Tahapan-tahapan dalam belajar ilmu syar’i
Syaikh Muhammad bin Shalih Al-Utsaimin ditanya: Banyak pertanyaan
tentang tata cara menuntut ilmu, ilmu apa yang pertama kali harus
dipelajari oleh orang yang ingin menuntut ilmu dan matan apa yang
pertama kali harus dihafal? Bagaimana pengarahan Anda bagi para penuntut
ilmu tersebut? Semoga Allah membalas Anda dengan kebaikan.

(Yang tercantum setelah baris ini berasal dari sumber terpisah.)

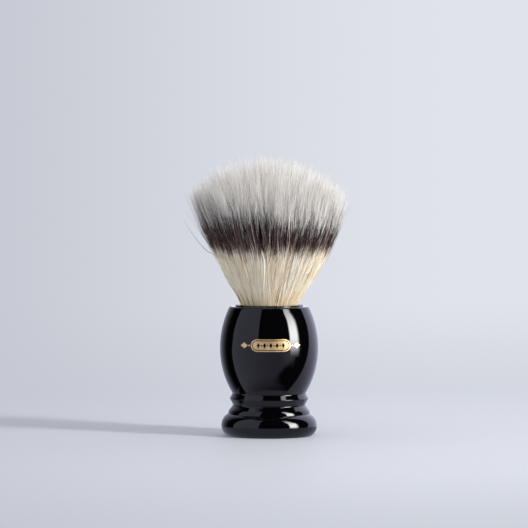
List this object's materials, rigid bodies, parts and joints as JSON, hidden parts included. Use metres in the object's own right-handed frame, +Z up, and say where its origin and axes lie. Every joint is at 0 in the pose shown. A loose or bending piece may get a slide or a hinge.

Syaikh Muhammad bin Shalih Al-Utsaimin ditanya:
Banyak pertanyaan tentang tata cara menuntut ilmu, ilmu apa yang
pertama kali harus dipelajari oleh orang yang ingin menuntut ilmu dan
matan apa yang pertama kali harus dihafal? Bagaimana pengarahan Anda
bagi para penuntut ilmu tersebut? Semoga Allah membalas Anda dengan
kebaikan.Beliau menjawab:
Pertama-tama dan sebelum saya memberikan
pengarahan kepada para penuntut ilmu tersebut, saya ingin mengarahkan
mereka terlebih dahultieagar mereka menuntut ilmu dari seorang syaikh
yang berilmu karena mencari ilmu dari seorang alim terkandung dua faedah
yang agung:
Pertama
Lebih efektif karena seorang alim mempunyai
daya telaah dan pengetahuan dan memberikan ilmu kepadamu dengan ilmu
yang matang dan mudah.
Kedua
Mencari ilmu dari seorang yang alim
akan lebih dekat kepada kebenaran, dalam arti orang yang menuntut ilmu
kepada seorang yang bukan alim akan menimbulkan sikap mengada-ada dan
pendapat-pendapat yang syadz (menyimpang/ganjil) yang jauh dari
kebenaran. Hal itu disebabkan karena dia tidak membaca kitab di hadapan
orang alim yang ilmunya mendalam sehingga bisa mendidiknya di atas jalan
yang dipilihnya.
Maka menurut pendapat saya, seseorang harus
bersungguhsungguh memiliki seorang guru untuk mencari ilmu, karena jika
dia memiliki guru maka guru tersebut akan mengarahkannya dengan
pengarahan yang menurutnya sesuai dengan murid (yang diajarnya).
Adapun jawaban bagi pertanyaan di atas, maka secara umum kita katakan:
Pertama
Lebih utama bagi seseorang untuk menghafal Kitabullah sebelum kitab
lainnya karena ini merupakan kebiasaan para Sahabat radhiallahu?anhum.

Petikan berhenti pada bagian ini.